The coin collection includes a $10 Canadian gold coin from 1912, among the first gold coins produced by the Ottawa branch of Britain’s Royal Mint, which opened in 1908. There are also American gold coins from the late 19th and early 20th century, and assorted commemorative and British coins.
The collection of Hudson’s Bay point blankets includes various designs and vintages. (The blankets, a popular and nostalgic item sold for decades at the retail stores, hark back to the origins of Hudson’s Bay as a fur-trading monopoly. The blankets were traded during that time, and the “points” were lines sewn into the fabric, indicating their value.)

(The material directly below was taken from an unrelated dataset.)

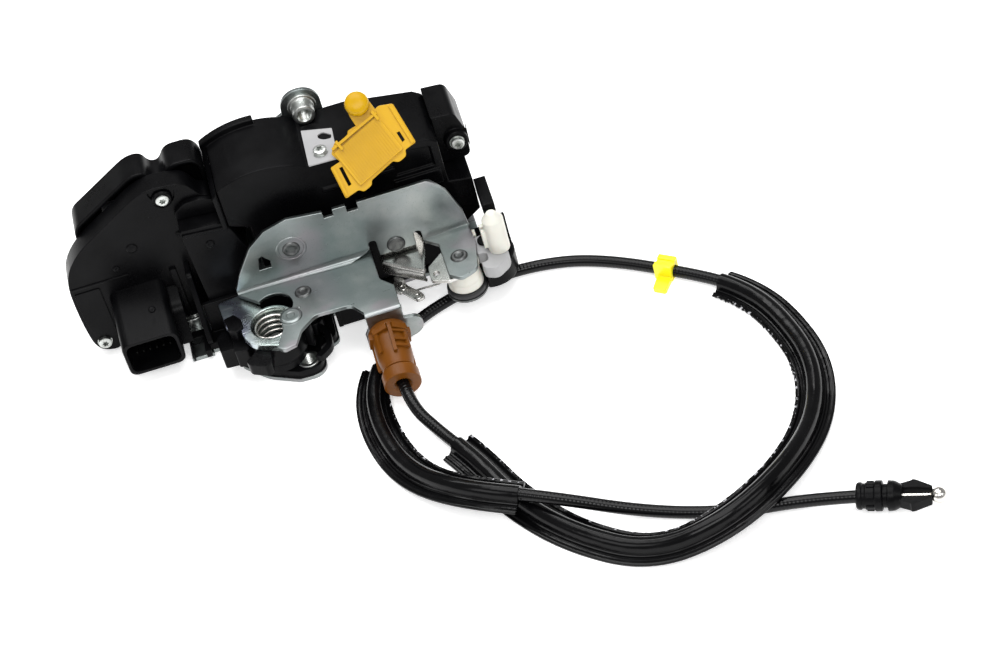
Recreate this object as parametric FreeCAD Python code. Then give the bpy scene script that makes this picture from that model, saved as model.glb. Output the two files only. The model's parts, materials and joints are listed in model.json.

The oldest item in that auction is a rose-coloured blanket dated circa 1930. In addition to such solid-colour wool blankets, there are also a number of items in the recognizable multistripe design, including one dated circa 1955 to 1973, and several more recently produced blankets in both wool and fleece.
A model of the Hudson’s Bay ship, the Nonsuch.HO/The Canadian Press
The company is also selling a number of Inuit soapstone sculptures. For a number of years, Hudson’s Bay sold Inuit carvings in its department stores, and also collected pieces for display in its executive offices. The sculptures with the highest expected value in that auction include Lucassie Ikkidluak’s Inuk with Pack, Kiawak Ashoona’s Man Eating, and Pudlalik Shaa’s Animals and Hunter. The latter, made with stone, bone, sinew and ivory, cannot be exported, according to the Heffel site, because its organic material is governed by the Convention on International Trade in Endangered Species of Wild Fauna and Flora. Each of those three items carries an auction estimate of $3,000 to $5,000.
The three items with the highest expected value in the auction of Inuit art prints are by prolific artist Kenojuak Ashevak, whose red-and-black image The Enchanted Owl is instantly recognizable to many Canadians. Ms. Ashevak’s A Vision of Animals, a stonecut print from 1961, is listed with an estimate of $10,000 to $15,000. Other artists in the auction include Pudlo Pudlat, Josephie Pootoogook and Tudlik.
A separate listing of fine art includes a 1979 print called Cat and Artist by Alexander Colville, estimated at $6,000 to $9,000, and other works by Canadian artists such as David Lloyd Blackwood, Walter Joseph Phillips and Douglas Forsythe.